Previous OpSail events took place in 2007 (400th anniversary of Jamestown), 2000 (new millennium), 1992 (500th anniversary of Columbus' landing), 1986 (Statue of Liberty's centenary), and 1976 (American Bicentennial). The first event, in 1964, occurred in conjunction with the New York World’s Fair.
In addition to the Bay Eagle, the Sea and Air Parade featured an international fleet of naval vessels, as well as waterborne and air assets from the U.S. Navy, U.S. Coast Guard, NOAA, Army Corps of Engineers, and other government and private organizations. The parade began just outside the Chesapeake Bay mouth, and then passed through Thimble Shoals Channel, past Hampton, and into downtown Norfolk along the Elizabeth River. Thousands of local residents and visitors watched from shore and boats in Virginia Beach, Fort Monroe National Park, Newport News, Norfolk, and Portsmouth.
The Bay Eagle, piloted by Captain Durand Ward with assistance from Captain John Olney, Jr., paraded between two sizable naval vessels, the 450-foot HDMS Esbern Snare of the Royal Danish Navy, and the 370-foot BAP Villavisencio, a Peruvian Navy frigate. Leading the parade was the 109-foot U.S. Coast Guard cutter Shearwater, followed by the USS Anzio, a 567-foot Ticonderoga-class guided missile cruiser.
Ward describes the parade as “a festive occasion,” despite 15- to 20-knot winds and a 3- to 4-foot chop, and says, “It was nice to be able to represent VIMS and its marine-research capabilities.” He notes that the experience was markedly different than his regular trips aboard the Bay Eagle.

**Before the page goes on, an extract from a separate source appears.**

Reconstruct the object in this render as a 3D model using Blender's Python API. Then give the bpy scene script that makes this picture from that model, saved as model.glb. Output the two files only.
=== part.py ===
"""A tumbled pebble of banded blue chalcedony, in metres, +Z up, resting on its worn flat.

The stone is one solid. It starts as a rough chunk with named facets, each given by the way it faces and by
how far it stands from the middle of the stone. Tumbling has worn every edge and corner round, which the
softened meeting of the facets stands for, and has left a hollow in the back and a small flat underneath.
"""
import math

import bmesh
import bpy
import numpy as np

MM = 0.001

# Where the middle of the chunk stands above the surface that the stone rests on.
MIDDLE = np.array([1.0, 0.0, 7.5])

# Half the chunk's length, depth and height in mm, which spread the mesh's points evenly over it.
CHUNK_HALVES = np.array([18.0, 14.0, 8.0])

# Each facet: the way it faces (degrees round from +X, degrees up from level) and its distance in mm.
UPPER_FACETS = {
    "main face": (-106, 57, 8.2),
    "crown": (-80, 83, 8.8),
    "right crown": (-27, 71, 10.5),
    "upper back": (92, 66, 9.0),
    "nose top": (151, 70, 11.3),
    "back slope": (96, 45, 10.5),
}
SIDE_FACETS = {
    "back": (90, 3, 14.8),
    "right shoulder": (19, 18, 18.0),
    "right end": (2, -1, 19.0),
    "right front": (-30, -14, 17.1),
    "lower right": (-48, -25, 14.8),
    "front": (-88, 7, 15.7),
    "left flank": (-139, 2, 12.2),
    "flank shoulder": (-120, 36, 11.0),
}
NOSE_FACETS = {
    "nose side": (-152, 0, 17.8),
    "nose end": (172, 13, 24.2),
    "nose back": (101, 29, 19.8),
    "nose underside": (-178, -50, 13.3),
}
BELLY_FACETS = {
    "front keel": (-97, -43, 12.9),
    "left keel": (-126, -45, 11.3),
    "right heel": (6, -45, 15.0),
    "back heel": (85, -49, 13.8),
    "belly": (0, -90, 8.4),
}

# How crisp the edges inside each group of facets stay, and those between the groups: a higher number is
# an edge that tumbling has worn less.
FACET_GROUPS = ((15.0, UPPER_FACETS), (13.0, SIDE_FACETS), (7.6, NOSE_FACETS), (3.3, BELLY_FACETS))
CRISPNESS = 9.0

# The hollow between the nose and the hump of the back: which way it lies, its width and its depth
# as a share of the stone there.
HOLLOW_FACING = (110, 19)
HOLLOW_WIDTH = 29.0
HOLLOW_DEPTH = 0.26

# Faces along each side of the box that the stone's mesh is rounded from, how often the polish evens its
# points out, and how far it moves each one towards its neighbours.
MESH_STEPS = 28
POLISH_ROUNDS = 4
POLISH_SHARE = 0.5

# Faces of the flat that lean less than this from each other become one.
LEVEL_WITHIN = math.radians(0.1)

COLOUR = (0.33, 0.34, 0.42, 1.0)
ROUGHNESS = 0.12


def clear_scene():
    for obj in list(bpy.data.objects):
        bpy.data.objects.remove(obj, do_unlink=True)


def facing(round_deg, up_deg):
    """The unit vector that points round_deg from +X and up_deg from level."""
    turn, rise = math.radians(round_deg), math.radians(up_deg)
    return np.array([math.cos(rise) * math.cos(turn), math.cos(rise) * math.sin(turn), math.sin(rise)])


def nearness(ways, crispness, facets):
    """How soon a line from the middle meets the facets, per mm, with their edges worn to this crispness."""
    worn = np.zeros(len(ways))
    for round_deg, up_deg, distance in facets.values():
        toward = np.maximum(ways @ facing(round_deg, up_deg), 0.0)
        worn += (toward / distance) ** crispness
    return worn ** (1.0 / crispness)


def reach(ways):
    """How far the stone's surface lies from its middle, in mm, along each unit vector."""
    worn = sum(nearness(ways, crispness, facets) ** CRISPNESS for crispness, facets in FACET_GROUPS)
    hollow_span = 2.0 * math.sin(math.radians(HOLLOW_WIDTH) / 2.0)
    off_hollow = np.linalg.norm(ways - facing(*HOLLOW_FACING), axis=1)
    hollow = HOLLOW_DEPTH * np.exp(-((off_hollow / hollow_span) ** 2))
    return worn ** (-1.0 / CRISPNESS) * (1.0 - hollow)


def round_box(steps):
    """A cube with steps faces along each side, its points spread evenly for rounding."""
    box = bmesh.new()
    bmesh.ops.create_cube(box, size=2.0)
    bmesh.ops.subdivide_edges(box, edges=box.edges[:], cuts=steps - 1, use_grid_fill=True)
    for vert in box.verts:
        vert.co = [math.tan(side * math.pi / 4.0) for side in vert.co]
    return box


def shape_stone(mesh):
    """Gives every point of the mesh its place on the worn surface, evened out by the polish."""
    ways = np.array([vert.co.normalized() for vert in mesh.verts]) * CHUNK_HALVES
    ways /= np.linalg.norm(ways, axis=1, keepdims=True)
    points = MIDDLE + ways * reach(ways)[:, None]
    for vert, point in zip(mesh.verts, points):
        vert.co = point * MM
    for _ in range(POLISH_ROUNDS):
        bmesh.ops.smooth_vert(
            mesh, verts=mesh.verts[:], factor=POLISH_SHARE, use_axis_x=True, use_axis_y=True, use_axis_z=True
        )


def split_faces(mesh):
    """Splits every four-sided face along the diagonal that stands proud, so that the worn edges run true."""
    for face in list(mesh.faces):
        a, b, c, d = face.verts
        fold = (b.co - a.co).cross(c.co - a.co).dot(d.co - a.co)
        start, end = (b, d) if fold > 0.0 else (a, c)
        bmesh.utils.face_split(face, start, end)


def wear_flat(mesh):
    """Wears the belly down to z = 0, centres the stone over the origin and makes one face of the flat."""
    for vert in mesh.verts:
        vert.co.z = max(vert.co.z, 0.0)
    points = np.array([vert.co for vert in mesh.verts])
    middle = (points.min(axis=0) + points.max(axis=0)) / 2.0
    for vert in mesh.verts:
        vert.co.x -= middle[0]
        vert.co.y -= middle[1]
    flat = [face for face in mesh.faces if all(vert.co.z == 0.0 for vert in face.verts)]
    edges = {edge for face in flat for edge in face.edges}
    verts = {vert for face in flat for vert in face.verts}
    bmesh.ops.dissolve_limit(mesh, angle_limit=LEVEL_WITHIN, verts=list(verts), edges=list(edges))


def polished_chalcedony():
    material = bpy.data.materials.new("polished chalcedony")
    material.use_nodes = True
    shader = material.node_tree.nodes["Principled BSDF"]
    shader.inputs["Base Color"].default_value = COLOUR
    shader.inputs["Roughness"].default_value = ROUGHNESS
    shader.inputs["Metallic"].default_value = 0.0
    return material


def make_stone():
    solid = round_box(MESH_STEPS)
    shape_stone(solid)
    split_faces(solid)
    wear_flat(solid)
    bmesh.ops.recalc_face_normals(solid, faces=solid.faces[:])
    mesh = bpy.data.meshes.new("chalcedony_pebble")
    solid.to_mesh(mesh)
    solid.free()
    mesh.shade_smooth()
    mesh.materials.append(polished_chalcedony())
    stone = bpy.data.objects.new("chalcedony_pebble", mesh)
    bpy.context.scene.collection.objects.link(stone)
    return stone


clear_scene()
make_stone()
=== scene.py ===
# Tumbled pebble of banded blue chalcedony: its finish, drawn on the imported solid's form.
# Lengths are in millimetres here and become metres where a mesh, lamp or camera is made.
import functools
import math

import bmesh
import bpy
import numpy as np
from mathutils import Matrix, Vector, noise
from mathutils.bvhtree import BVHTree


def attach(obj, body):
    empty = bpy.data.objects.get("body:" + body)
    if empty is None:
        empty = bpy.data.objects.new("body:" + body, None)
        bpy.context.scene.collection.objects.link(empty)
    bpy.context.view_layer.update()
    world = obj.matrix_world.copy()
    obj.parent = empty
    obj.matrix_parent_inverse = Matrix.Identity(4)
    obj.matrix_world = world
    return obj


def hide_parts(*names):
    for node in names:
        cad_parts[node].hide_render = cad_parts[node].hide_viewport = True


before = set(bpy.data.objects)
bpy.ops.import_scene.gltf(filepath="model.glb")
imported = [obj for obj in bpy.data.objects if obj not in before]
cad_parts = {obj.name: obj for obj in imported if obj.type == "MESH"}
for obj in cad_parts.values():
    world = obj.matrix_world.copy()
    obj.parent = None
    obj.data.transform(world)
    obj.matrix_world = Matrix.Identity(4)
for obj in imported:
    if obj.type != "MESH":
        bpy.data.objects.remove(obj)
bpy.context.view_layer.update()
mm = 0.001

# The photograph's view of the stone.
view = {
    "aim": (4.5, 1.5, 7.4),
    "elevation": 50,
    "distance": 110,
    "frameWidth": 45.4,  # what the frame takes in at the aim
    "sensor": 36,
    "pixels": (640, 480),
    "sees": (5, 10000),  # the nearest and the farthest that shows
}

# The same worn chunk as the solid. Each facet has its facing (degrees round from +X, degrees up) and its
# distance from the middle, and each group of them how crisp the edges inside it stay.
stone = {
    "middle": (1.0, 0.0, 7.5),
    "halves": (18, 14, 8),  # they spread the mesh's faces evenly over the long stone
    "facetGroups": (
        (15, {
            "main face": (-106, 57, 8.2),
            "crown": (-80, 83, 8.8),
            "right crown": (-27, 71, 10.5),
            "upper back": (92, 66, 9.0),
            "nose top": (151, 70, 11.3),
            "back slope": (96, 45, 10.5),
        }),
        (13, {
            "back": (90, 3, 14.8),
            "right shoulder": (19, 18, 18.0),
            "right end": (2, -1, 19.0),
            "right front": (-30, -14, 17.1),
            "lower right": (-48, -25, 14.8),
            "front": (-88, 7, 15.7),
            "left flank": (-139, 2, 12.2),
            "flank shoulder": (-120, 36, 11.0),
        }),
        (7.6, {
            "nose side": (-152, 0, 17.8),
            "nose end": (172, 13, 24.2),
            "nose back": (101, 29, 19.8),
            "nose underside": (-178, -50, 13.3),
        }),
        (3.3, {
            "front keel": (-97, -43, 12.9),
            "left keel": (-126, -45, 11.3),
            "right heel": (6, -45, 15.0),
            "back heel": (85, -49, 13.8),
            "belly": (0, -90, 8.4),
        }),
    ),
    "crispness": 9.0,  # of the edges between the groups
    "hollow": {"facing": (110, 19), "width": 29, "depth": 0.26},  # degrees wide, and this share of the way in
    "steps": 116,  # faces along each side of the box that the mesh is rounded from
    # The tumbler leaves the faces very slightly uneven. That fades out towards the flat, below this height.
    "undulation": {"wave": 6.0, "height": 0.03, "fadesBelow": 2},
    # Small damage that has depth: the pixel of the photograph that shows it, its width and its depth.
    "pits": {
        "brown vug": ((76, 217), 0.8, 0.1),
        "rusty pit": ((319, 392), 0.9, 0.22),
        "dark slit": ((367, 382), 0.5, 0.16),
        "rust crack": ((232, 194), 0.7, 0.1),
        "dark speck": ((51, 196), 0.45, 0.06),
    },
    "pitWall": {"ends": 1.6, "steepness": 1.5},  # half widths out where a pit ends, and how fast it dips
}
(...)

Those are typically research cruises to Virginia’s coastal ocean and Chesapeake Bay for VIMS’ Shark Survey, Winter Blue Crab Dredge Survey, and Chesapeake Bay Multispecies Monitoring and Assessment program (ChesMMAP).
VIMS Research Fleet
The Bay Eagle is one of 40 vessels in VIMS’ research fleet, most named after marine birds. The fleet also includes the 29-foot R/V Fish Hawk, the platform for VIMS’ Juvenile Abundance Monitoring surveys; and the 29-foot Ellis Olsson, used mostly for geophysical studies by scientists with the Coastal Hydrodynamics and Sediment Dynamics Lab at VIMS.
The VIMS fleet also includes 28 trailerable boats that support estuarine and tributary research. VIMS also operates a number of smaller vessels at its Eastern Shore Lab in Wachapreague, the Virginia Estuarine and Coastal Ocean Observing System, the Dataflow and Acrobat sensors, and the autonomous underwater vehicle Fetch II.

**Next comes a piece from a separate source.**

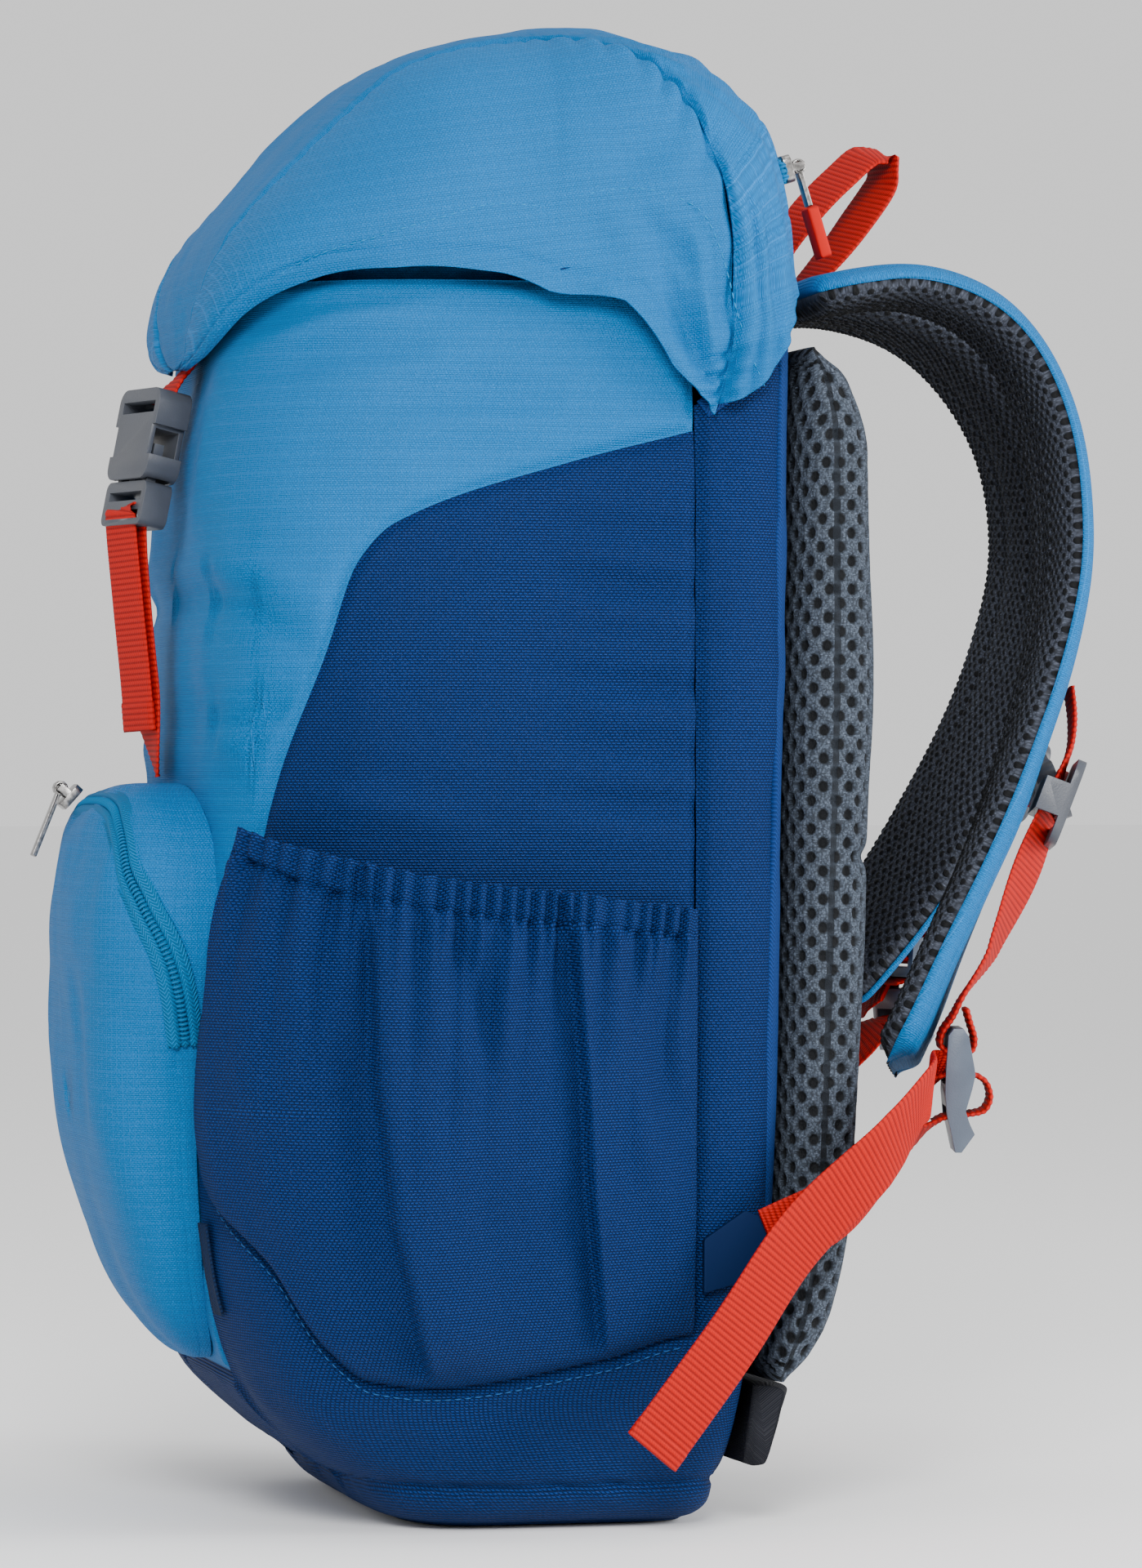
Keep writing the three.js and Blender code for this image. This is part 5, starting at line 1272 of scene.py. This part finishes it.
def rail_path(harness, spacing):
    """The red rail down the strap's face, then round the ladder lock's top bar and back up."""
    upper = rail_point(harness, np.linspace(RAIL_TOP, RAIL_FOOT, 12))
    wrap = [(1.2, 27), (-1.4, 21.5), (-4.6, 17), (-5.2, 13.4), (-1.2, 10.8), (3.6, 11.4), (4.9, 15),
            (3.6, 19.5), (2.4, 24)]
    curve = softened(route(np.vstack([upper, [lock_point(harness, *bend) for bend in wrap]])), 0.02)
    last_upper = (len(upper) - 1) / (len(upper) + len(wrap) - 1)

    def across(t):
        on_strap = strap_turn(lerp(RAIL_TOP, RAIL_FOOT, np.minimum(t / last_upper, 1)))
        degrees = lerp(on_strap, LOCK_TURN, step(last_upper * 1.0, last_upper * 1.12, t))
        return turned(-harness["side"] * (degrees + RAIL_TWIST * dip(t / last_upper - 0.62, 0.3)))

    return Path(curve, across, spacing)


def adjuster_curves(harness):
    """The lower webbing from the tab up to the lock, its turn round the lock's bar, and its free end."""
    side, (x, y, z), anchor = harness["side"], harness["lock"], harness["anchor"]

    def towards(u, v):
        return lerp(y, anchor[1], u), lerp(z, anchor[2], v)

    lower = route([(side * 107.4, *towards(0.86, 0.92)), (side * 102, *towards(0.6, 0.72)),
                   (x + side * 18, *towards(0.36, 0.46)), (x + side, y - 14, z - 14), (x, y - 7, z - 9)])
    bends = [(-7, -9), (-3.5, -7.2), (2.4, -6.6), (7.4, -5.6), (9.4, -1.4), (8, 3), (3, 5.2), (-2, 5),
             (-7, 4.2)]
    turn = route([lock_point(harness, *bend) for bend in bends])
    tail = route([lock_point(harness, -4.5, 4.6), (x + side * 4, y - 9, z + 3),
                  (side * 93, y - 16, z + 1), (side * 109, lerp(y, 40, 0.6), lerp(z, 84, 0.45)),
                  (side * 112.5, 40, 84), (side * 115, 20, 56), (side * 117, -4, 25)])
    return lower, turn, tail


# ---------------------------------------------------------------- assembly
def bevelled(node_name, material, width, segments=3, angle=32):
    """Keeps a CAD solid, rounds its edges and gives it a moulded finish."""
    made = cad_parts[node_name]
    made.data.materials.clear()
    made.data.materials.append(material)
    weld = made.modifiers.new("weld", "WELD")
    weld.merge_threshold = 0.00001
    rounding = made.modifiers.new("rounding", "BEVEL")
    rounding.width = width * MM
    rounding.segments = segments
    rounding.limit_method = "ANGLE"
    rounding.angle_limit = math.radians(angle)
    rounding.harden_normals = True
    made.data.polygons.foreach_set("use_smooth", [True] * len(made.data.polygons))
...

Professor Carl Hobbs, Director for Operations, Support Services and Special Programs at VIMS, has compiled data showing the scope of the Institute’s vessel operations. In 2011, the Bay Eagle was at sea on 83 days for 1,151 hours of service, while the R/V Fish Hawk was at sea on 135 days (1,105 service hours). The trailerable fleet, used by VIMS faculty, staff, and students for a wide variety of research projects, recorded 911 days at sea in 2011, up from 830 days in 2010.

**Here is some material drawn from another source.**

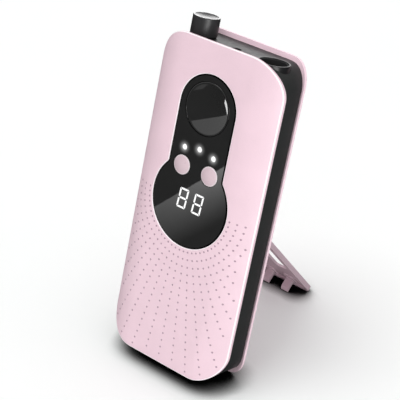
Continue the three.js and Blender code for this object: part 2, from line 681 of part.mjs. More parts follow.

Hobbs explains that the Bay Eagle, Ellis Olsson, and Fish Hawk operate with Coast Guard licensed captains and regular crews. “Those who operate the small boats must have completed either the Coast Guard Auxiliary or U.S. Power Squadron boating safety courses,” says Hobbs, “and must be up-to-date in CPR and First Aid training. They also undergo a period of mentorship before being allowed to take on the responsibility of being an operator-in-charge.”
The Bay Eagle is outfitted with a wet lab containing a flow-through seawater system, and a dry lab housing electronic instruments. It has two boom winches and redundant hydraulic systems to accommodate a variety of scientific needs and data collections. The vessel also uses interchangeable stern decks that increase its versatility when changing from trawling to dredging, long lining, or other applications.
The Bay Eagle, which has been in service at VIMS since the mid-1980s, is scheduled to be replaced by a new vessel, with funding approved by Virginia’s General Assembly during its 2011-12 session.
“While the formal planning process is in its earliest stages, we think it will be at least three years until the new vessel could be available for service,” says Hobbs. “In order to calibrate survey results so that the data would be comparable between the Bay Eagle and the new boat, the two vessels will have to work in tandem for at least a year before the older vessel can retire.”